# REQUIREMENTS
Copy down all of the data underneath, exactly as shown.

<<<<

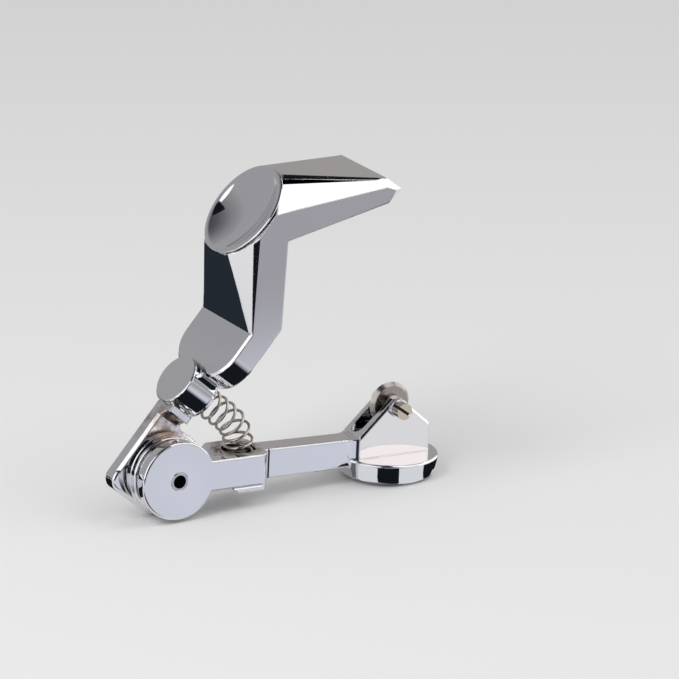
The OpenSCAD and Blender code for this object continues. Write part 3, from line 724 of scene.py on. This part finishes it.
# %% Distance masks
def distance_mask(shape):
    """A group whose mask is 1 near a line, in a slab on its -Y side or near a point, and fades out over Fade."""
    inputs = [("Vector", "Vector", None), ("Centre", "Vector", None), ("Reach", "Float", 0.001),
              ("Fade", "Float", 0.00005)]
    if shape != "point":
        inputs.append(("Direction", "Vector", None))
    if shape == "line":
        inputs.append(("Half Length", "Float", 0.03))
    # The line and slab groups place painted shade, and the point group places grime and a warm painted reflection.
    group, given, made = new_group("painted light and grime " + shape, inputs, [("Mask", "Float")])
    away = vector(group, "SUBTRACT", given["Vector"], given["Centre"])
    if shape == "point":
        far = vector(group, "LENGTH", away)
    else:
        along = number(group, "ABSOLUTE", vector(group, "DOT_PRODUCT", away, given["Direction"]))
        if shape == "slab":
            slab_start = 0.0035
            y_away = wire(group, "ShaderNodeSeparateXYZ", {"Vector": away}).outputs["Y"]
            far = number(group, "MAXIMUM", along, number(group, "ADD", y_away, slab_start))
        else:
            beside = vector(group, "LENGTH", vector(group, "CROSS_PRODUCT", away, given["Direction"]))
            far = number(group, "MAXIMUM", beside, number(group, "SUBTRACT", along, given["Half Length"]))
    share = number(group, "DIVIDE", number(group, "SUBTRACT", far, given["Reach"]), given["Fade"])
    mask = wire(group, "ShaderNodeMapRange", {"Value": share, "From Min": 0.0, "From Max": 1.0, "To Min": 1.0,
                                              "To Max": 0.0})
    group.links.new(mask.outputs["Result"], made["Mask"])
    return group


def paint_light_and_grime(material, mask, values, colour, rough, patches=0.0):
    """Mixes a colour into a metal where a mask with those values says, broken into patches if asked for; below it
    paints shade, a warm reflection and grime.
    """
    tree = material.node_tree
    shader = tree.nodes["Principled BSDF"]
    place = wire(tree, "ShaderNodeTexCoord").outputs["Object"]
    amount = wire(tree, "ShaderNodeGroup", {"Vector": place, **values}, node_tree=mask).outputs["Mask"]
    if patches:
        speckle = wire(tree, "ShaderNodeTexNoise", {"Vector": place, "Scale": patches, "Detail": 5.0,
                                                    "Roughness": 0.65})
        patchiness = wire(tree, "ShaderNodeMapRange", {"Value": speckle.outputs["Fac"], "From Min": 0.36,
                                                  "From Max": 0.58})
        amount = number(tree, "MULTIPLY", amount, patchiness.outputs["Result"])
    plain_colour, plain_rough = (shader.inputs[label].links[0].from_socket for label in ("Base Color", "Roughness"))
    tree.links.new(colour_mix(tree, amount, plain_colour, (*colour, 1)), shader.inputs["Base Color"])
    mixed = wire(tree, "ShaderNodeMix", {0: amount, 2: plain_rough, 3: rough}, data_type="FLOAT")
    tree.links.new(mixed.outputs[0], shader.inputs["Roughness"])


# The line and slab masks place painted shade; the point mask places grime and a warm painted reflection.
shade_near_line, shade_in_slab, grime_and_reflection_point = (distance_mask(shape) for shape in ("line", "slab", "point"))

# %% Where painted shade, a painted reflection and grime go
# Painted shade: pin steel near the hinge axis, inside the pin's bore, is darkened almost to black.
paint_light_and_grime(pin_steel, shade_near_line, {"Direction": (0, 1, 0), "Reach": 0.00167, "Fade": 0.00006}, (0.03, 0.028, 0.026), 0.55)
# Painted shade: a thin band along the slot on the axle head's face is darkened almost to black.
slot_turn = math.radians(35) + tilt
paint_light_and_grime(nickel, shade_in_slab, {"Centre": tuple(wheel_centre), "Direction": (math.sin(slot_turn), 0, math.cos(slot_turn)),
                         "Reach": 0.00034, "Fade": 0.00003}, (0.05, 0.04, 0.032), 0.5)
pocket = leaned(spring_x - 0.0007, mid_y + 0.0004, 0.0068)
paint_light_and_grime(chrome, grime_and_reflection_point, {"Centre": tuple(pocket), "Reach": 0.0056, "Fade": 0.0022}, (0.20, 0.135, 0.105), 0.34,
       patches=480.0)
# Painted reflection: a warm beige patch on the chrome round the top of the hinge, broken up by noise, stands in for
# warm light reflected by the strap.
paint_light_and_grime(chrome, grime_and_reflection_point, {"Centre": (0.0002, 0.0098, 0.0126), "Reach": 0.0042, "Fade": 0.0040},
       (0.46, 0.36, 0.295), 0.2, patches=260.0)
# Painted shade: thin bluish-black upright lines in three corners of the chrome castings.
upright = (math.sin(tilt), 0, math.cos(tilt))
for corner_x, corner_y, reach in ((0.0517, 0.0031, 0.00028), (0.0495, 0.0035, 0.00018), (0.0269, 0.0039, 0.00015)):
    paint_light_and_grime(chrome, shade_near_line, {"Centre": (corner_x, corner_y, 0.0), "Direction": upright, "Half Length": 0.0052,
                               "Reach": reach, "Fade": 0.00022}, (0.030, 0.032, 0.038), 0.3)
print("nodes in the chrome:", len(chrome.node_tree.nodes))

# %% [markdown]
# ## Small parts
# The pins, washers and the wheel keep their measured shapes and only take
# their finish.

# %% Finishes for the small parts
for node_name, material in {
    "hinge_pin": pin_steel, "thrust_washer": chrome, "rear_washer": chrome, "spring_screw": pin_steel,
    "wheel_axle": nickel, "axle_collar": chrome, "axle_clip": spring_steel, "wheel_shims": pin_steel,
    "cutting_wheel": tool_steel, "wheel_bush": brass, "spring_seat": pin_steel,
}.items():
    node_mesh = NODES[node_name].data
    node_mesh.materials.clear()
    node_mesh.materials.append(material)
    print(node_name, "takes", material.name)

>>>>

# RESULT OF THE TASK
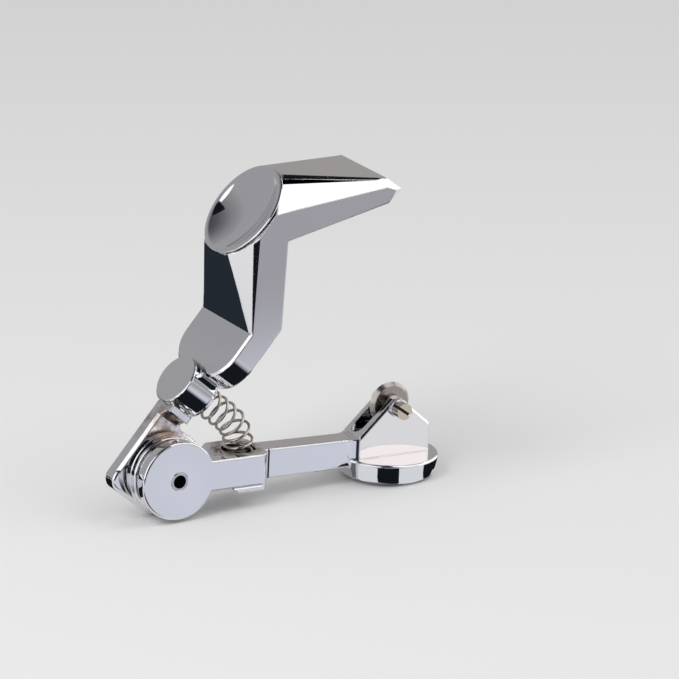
The OpenSCAD and Blender code for this object continues. Write part 3, from line 724 of scene.py on. This part finishes it.
# %% Distance masks
def distance_mask(shape):
    """A group whose mask is 1 near a line, in a slab on its -Y side or near a point, and fades out over Fade."""
    inputs = [("Vector", "Vector", None), ("Centre", "Vector", None), ("Reach", "Float", 0.001),
              ("Fade", "Float", 0.00005)]
    if shape != "point":
        inputs.append(("Direction", "Vector", None))
    if shape == "line":
        inputs.append(("Half Length", "Float", 0.03))
    # The line and slab groups place painted shade, and the point group places grime and a warm painted reflection.
    group, given, made = new_group("painted light and grime " + shape, inputs, [("Mask", "Float")])
    away = vector(group, "SUBTRACT", given["Vector"], given["Centre"])
    if shape == "point":
        far = vector(group, "LENGTH", away)
    else:
        along = number(group, "ABSOLUTE", vector(group, "DOT_PRODUCT", away, given["Direction"]))
        if shape == "slab":
            slab_start = 0.0035
            y_away = wire(group, "ShaderNodeSeparateXYZ", {"Vector": away}).outputs["Y"]
            far = number(group, "MAXIMUM", along, number(group, "ADD", y_away, slab_start))
        else:
            beside = vector(group, "LENGTH", vector(group, "CROSS_PRODUCT", away, given["Direction"]))
            far = number(group, "MAXIMUM", beside, number(group, "SUBTRACT", along, given["Half Length"]))
    share = number(group, "DIVIDE", number(group, "SUBTRACT", far, given["Reach"]), given["Fade"])
    mask = wire(group, "ShaderNodeMapRange", {"Value": share, "From Min": 0.0, "From Max": 1.0, "To Min": 1.0,
                                              "To Max": 0.0})
    group.links.new(mask.outputs["Result"], made["Mask"])
    return group


def paint_light_and_grime(material, mask, values, colour, rough, patches=0.0):
    """Mixes a colour into a metal where a mask with those values says, broken into patches if asked for; below it
    paints shade, a warm reflection and grime.
    """
    tree = material.node_tree
    shader = tree.nodes["Principled BSDF"]
    place = wire(tree, "ShaderNodeTexCoord").outputs["Object"]
    amount = wire(tree, "ShaderNodeGroup", {"Vector": place, **values}, node_tree=mask).outputs["Mask"]
    if patches:
        speckle = wire(tree, "ShaderNodeTexNoise", {"Vector": place, "Scale": patches, "Detail": 5.0,
                                                    "Roughness": 0.65})
        patchiness = wire(tree, "ShaderNodeMapRange", {"Value": speckle.outputs["Fac"], "From Min": 0.36,
                                                  "From Max": 0.58})
        amount = number(tree, "MULTIPLY", amount, patchiness.outputs["Result"])
    plain_colour, plain_rough = (shader.inputs[label].links[0].from_socket for label in ("Base Color", "Roughness"))
    tree.links.new(colour_mix(tree, amount, plain_colour, (*colour, 1)), shader.inputs["Base Color"])
    mixed = wire(tree, "ShaderNodeMix", {0: amount, 2: plain_rough, 3: rough}, data_type="FLOAT")
    tree.links.new(mixed.outputs[0], shader.inputs["Roughness"])


# The line and slab masks place painted shade; the point mask places grime and a warm painted reflection.
shade_near_line, shade_in_slab, grime_and_reflection_point = (distance_mask(shape) for shape in ("line", "slab", "point"))

# %% Where painted shade, a painted reflection and grime go
# Painted shade: pin steel near the hinge axis, inside the pin's bore, is darkened almost to black.
paint_light_and_grime(pin_steel, shade_near_line, {"Direction": (0, 1, 0), "Reach": 0.00167, "Fade": 0.00006}, (0.03, 0.028, 0.026), 0.55)
# Painted shade: a thin band along the slot on the axle head's face is darkened almost to black.
slot_turn = math.radians(35) + tilt
paint_light_and_grime(nickel, shade_in_slab, {"Centre": tuple(wheel_centre), "Direction": (math.sin(slot_turn), 0, math.cos(slot_turn)),
                         "Reach": 0.00034, "Fade": 0.00003}, (0.05, 0.04, 0.032), 0.5)
pocket = leaned(spring_x - 0.0007, mid_y + 0.0004, 0.0068)
paint_light_and_grime(chrome, grime_and_reflection_point, {"Centre": tuple(pocket), "Reach": 0.0056, "Fade": 0.0022}, (0.20, 0.135, 0.105), 0.34,
       patches=480.0)
# Painted reflection: a warm beige patch on the chrome round the top of the hinge, broken up by noise, stands in for
# warm light reflected by the strap.
paint_light_and_grime(chrome, grime_and_reflection_point, {"Centre": (0.0002, 0.0098, 0.0126), "Reach": 0.0042, "Fade": 0.0040},
       (0.46, 0.36, 0.295), 0.2, patches=260.0)
# Painted shade: thin bluish-black upright lines in three corners of the chrome castings.
upright = (math.sin(tilt), 0, math.cos(tilt))
for corner_x, corner_y, reach in ((0.0517, 0.0031, 0.00028), (0.0495, 0.0035, 0.00018), (0.0269, 0.0039, 0.00015)):
    paint_light_and_grime(chrome, shade_near_line, {"Centre": (corner_x, corner_y, 0.0), "Direction": upright, "Half Length": 0.0052,
                               "Reach": reach, "Fade": 0.00022}, (0.030, 0.032, 0.038), 0.3)
print("nodes in the chrome:", len(chrome.node_tree.nodes))

# %% [markdown]
# ## Small parts
# The pins, washers and the wheel keep their measured shapes and only take
# their finish.

# %% Finishes for the small parts
for node_name, material in {
    "hinge_pin": pin_steel, "thrust_washer": chrome, "rear_washer": chrome, "spring_screw": pin_steel,
    "wheel_axle": nickel, "axle_collar": chrome, "axle_clip": spring_steel, "wheel_shims": pin_steel,
    "cutting_wheel": tool_steel, "wheel_bush": brass, "spring_seat": pin_steel,
}.items():
    node_mesh = NODES[node_name].data
    node_mesh.materials.clear()
    node_mesh.materials.append(material)
    print(node_name, "takes", material.name)